Xiaohua Zhu  1  2 Rui Tang  1 Shigong Wang  1 Xiaoye Chen  1 Jiajun Hu  3 Chunyang Lei  1 Yan Huang  1 Honghui Wang  3 Zhou Nie  1 Shouzhuo Yao  1
Affiliations
  • 1. State Key Laboratory of Chemo/Biosensing and Chemometrics, College of Chemistry and Chemical Engineering, Hunan Provincial Key Laboratory of Biomacromolecular Chemical Biology , Hunan University , Changsha 410082 , P. R. China.
  • 2. Key Laboratory of Chemical Biology and Traditional Chinese Medicine Research (Ministry of Education), College of Chemistry and Chemical Engineering , Hunan Normal University , Changsha 410081 , P. R. China.
  • 3. College of Biology , Hunan University , Changsha 410082 , P. R. China.
Abstract

Efficient protein delivery into the target cell is highly desirable for protein therapeutics.

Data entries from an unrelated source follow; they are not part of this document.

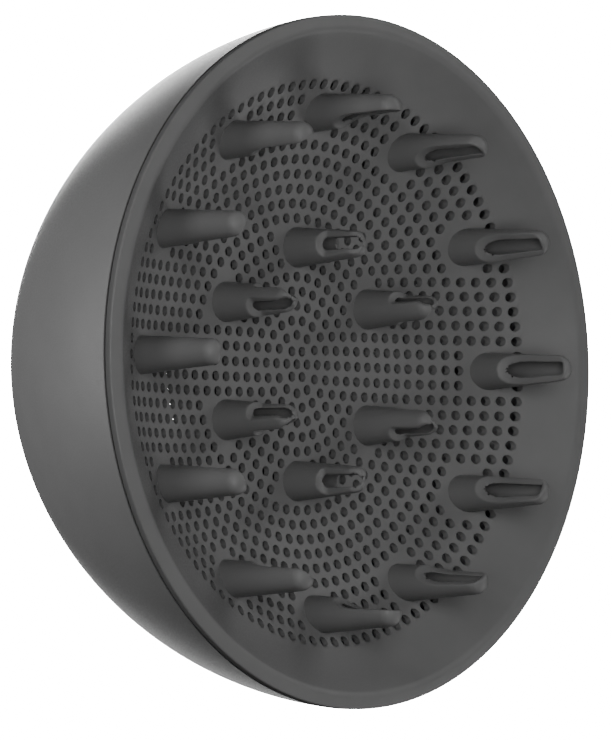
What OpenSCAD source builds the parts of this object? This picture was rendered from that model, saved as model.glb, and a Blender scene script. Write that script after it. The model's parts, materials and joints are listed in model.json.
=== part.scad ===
// Bowl diffuser for a hair dryer: a deep shell, a dished and perforated front moulding with
// hollow prongs, a liner, an air spreader, and a magnetic socket that swivels in the neck.
// +Z runs along the air's path, from the rear mouth (z = 0) to the prongs.

/* [Bowl] */
// Outer diameter of the rim
rim_d = 152.3; // [150:0.1:156]
// Wall of the outer bowl
bowl_wall = 2; // [1.8:0.1:2.2]
// Outer radius of the rear neck
neck_r = 27.4; // [27.2:0.1:27.6]
// Height of the grille's flat centre above the rear mouth
plate_z = 58.25; // [57:0.25:60]

/* [Perforation] */
// Rings of holes around the centre hole
ring_count = 19; // [17:1:19]
// Radius of the outermost ring of holes
holes_r = 61.3; // [60.5:0.1:61.5]
// Diameter of each hole
hole_d = 2.2; // [1.6:0.05:2.2]
// Thickness of the flat centre
plate_t = 1.6; // [1.4:0.1:2]
// Free radius around a prong's axis, without holes
bare_r = 6; // [5.6:0.1:6.2]

/* [Prongs] */
// Number of outer prongs
outer_count = 12; // [6:6:12]
// Radius of the circle of outer prongs
outer_r = 55.3; // [54:0.1:55.5]
// Height of the outer prongs' tips above the flat centre
outer_h = 30.4; // [28:0.1:33]
// Number of inner prongs
inner_count = 6; // [3:3:6]
// Radius of the circle of inner prongs
inner_r = 25.8; // [25:0.1:26.5]
// Height of the inner prongs' tips above the flat centre
inner_h = 20.5; // [19:0.1:23]
// Diameter of an outer prong at its root
outer_root_d = 8.4; // [8.2:0.1:8.8]
// Diameter of an inner prong at its root
inner_root_d = 8.9; // [8.4:0.1:9]
// Prong diameter where its domed tip starts
tip_d = 5.7; // [5.6:0.05:5.8]
// Wall of an outer prong at its tip; the inner prongs' wall is half as thick there
prong_wall = 1.3; // [1.2:0.05:1.4]

/* [Coupling] */
// Diameter of the socket for the dryer's outlet
socket_d = 44; // [43:0.5:44]
// Outer radius of the coupling's sleeve
sleeve_r = 24; // [24:0.05:24.1]
// Radial running clearance of the swivel
swivel_gap = 0.06; // [0.04:0.01:0.08]
// Number of magnets
magnet_count = 8; // [4:4:8]
// Diameter of each magnet
magnet_d = 3.9; // [3:0.1:4]

/* [Hidden] */
$fn = 64;
rim_r = rim_d / 2;

// Dished front: rise of the surface from the flat centre's edge outwards
flat_r = 34.87;
dish_slope = 0.232;
dish_bend = 0.0013;
dish_curl = 0.000148;
function beyond_flat(r) = max(0, r - flat_r);
function dish(r) = plate_z + dish_slope * beyond_flat(r)
    + dish_bend * pow(beyond_flat(r), 2) + dish_curl * pow(beyond_flat(r), 3);
pitch = holes_r / ring_count;
disc_rings = floor((flat_r - 1.2) / pitch);
disc_r = (disc_rings + 0.5) * pitch;
perforated_r = (ring_count + 0.5) * pitch;

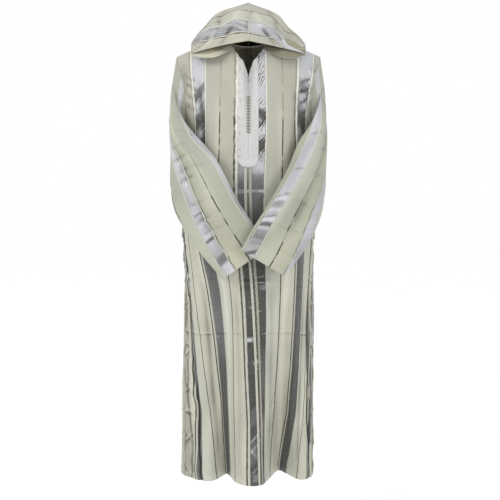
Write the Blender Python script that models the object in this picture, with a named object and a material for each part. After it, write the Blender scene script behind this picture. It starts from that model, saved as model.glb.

Current approaches for protein delivery commonly suffer from low-loading protein capacity, poor specificity for target cells, and invisible protein release. Herein, we report a protein@inorganic nanodumpling (ND) system as an intracellular protein delivery platform. Similar to a traditional Chinese food, the dumpling, ND consists of a protein complex "filling" formed by metal-ion-directed self-assembly of protein cargos fused to histidine-rich green fluorescent proteins (H39GFPs), which are further encapsulated by an external surface "wrapper" of manganese dioxide (MnO2) via in situ biomineralization. This ND structure allows for a high loading capacity (>63 wt %) for protein cargos with enhanced stability. NDs can be targeted and internalized into Cancer cells specifically through folic acid receptors by surface-tailored folic acid. The protein cargo release is in a bistimuli-responsive manner, triggered by an either reductive or acidic intracellular microenvironment. Moreover, the MnO2 nanowrapper is an efficient fluorescence quencher for inner fused GFPs and also a "switch-on" magnetic resonance imaging (MRI) agent via triggered release of Mn2+ ions, which enables activatable fluorescence/MRI bimodal imaging of protein release. Finally, the ND is highly potent and specific to deliver functional protein ribonuclease A (RNase A) into cultured target cells and the tumor site in a xenografted mouse model, eliminating the tumor cells with high therapeutic efficacy. Our approach provides a promising alternative to advance protein-based Cancer therapeutics.

Keywords
activatable imaging; biomineralization; magnetic resonance imaging; protein delivery; protein encapsulation.